Nigeria’s 7.143% notes due 2030 were quoted at 101.55 bid, 101.85 offered at late morning, and the sister tranche, a 7.696% note due 2038 was at 102¾ bid, 103¼ offered, according to a London-based trader.

The order book for the two tranches topped $11 billion for the notes, one source said. And with the cheap pricing, demand was high.

Spreads tightened on Nigeria’s existing 2027 and 2047 notes that priced in November. The Nigeria 6½% notes due 2027 were seen 99½ bid, 100½ offered, with spread tighter by 18.4 basis points. The Nigeria 7 5/8% notes due 2047 were 100¾ bid, 101½ offered with its spread tighter by 12 bps. But for the month, spreads on those two bonds were wider, according to a London-based trader.

Elsewhere, Egypt’s new tranches did well this past week and were strong on Friday, the trader said. Other parts of the Middle East were also faring well, and South Africa’s bond curve remained 10 bps to 12 bps after having tightened following news midweek that Jacob Zuma stepped down as president after the African National Congress voted to remove him. Markets seem to like his successor Cyril Ramaphosa.

There was no pipeline heard in the Central & Eastern Europe, Middle East and Africa region, but it was expected that more stability would bring out supply.

In addition, there was nothing seen so far in Latin America, several sources concurred.

“There is no visible pipeline in LatAm for next week. I think things are going to stay quiet for a while as the dust continues to settle and vol subsides. In U.S. investment grade debt, things are expected to remain quiet through the beginning of March. But all of this could change suddenly, of course,” a New York-based market source said.

EM bond funds see outflows

This week sources suggested there had been a sea-change in the market with volatility and rising rates causing a shift in momentum to the buyside. Meanwhile, the last week showed an outflow from hard currency emerging market bond funds of $2.66 billion for the week ending Feb. 14. The outflow for local currency emerging market bond funds was $243 million, resulting in a total outflow of $2.86 billion, and the largest outflow since mid-November 2016, according to the EPFR data that was published late Thursday.

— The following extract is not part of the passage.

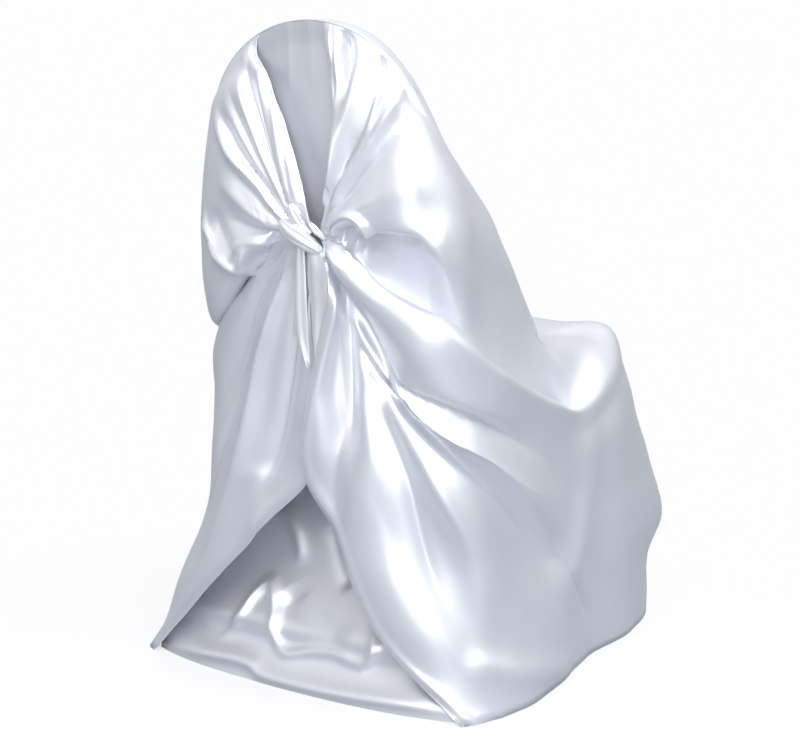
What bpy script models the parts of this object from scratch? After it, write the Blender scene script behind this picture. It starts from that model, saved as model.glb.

Even as interest rate volatility took a toll on emerging markets this past week, a few deals managed to squeak through including a triple tranche benchmark for Egypt for $4 billion and a dual tranche deal for Nigeria for $2.5 billion.

One of the week’s casualties, however, was GTLK Europe Capital DAC, a special purpose vehicle of Russian state-owned PJSC State Transport Leasing Co., which showed up with a dollar-denominated benchmark deal set to yield 5½% on Tuesday, only to have the deal pulled on Wednesday.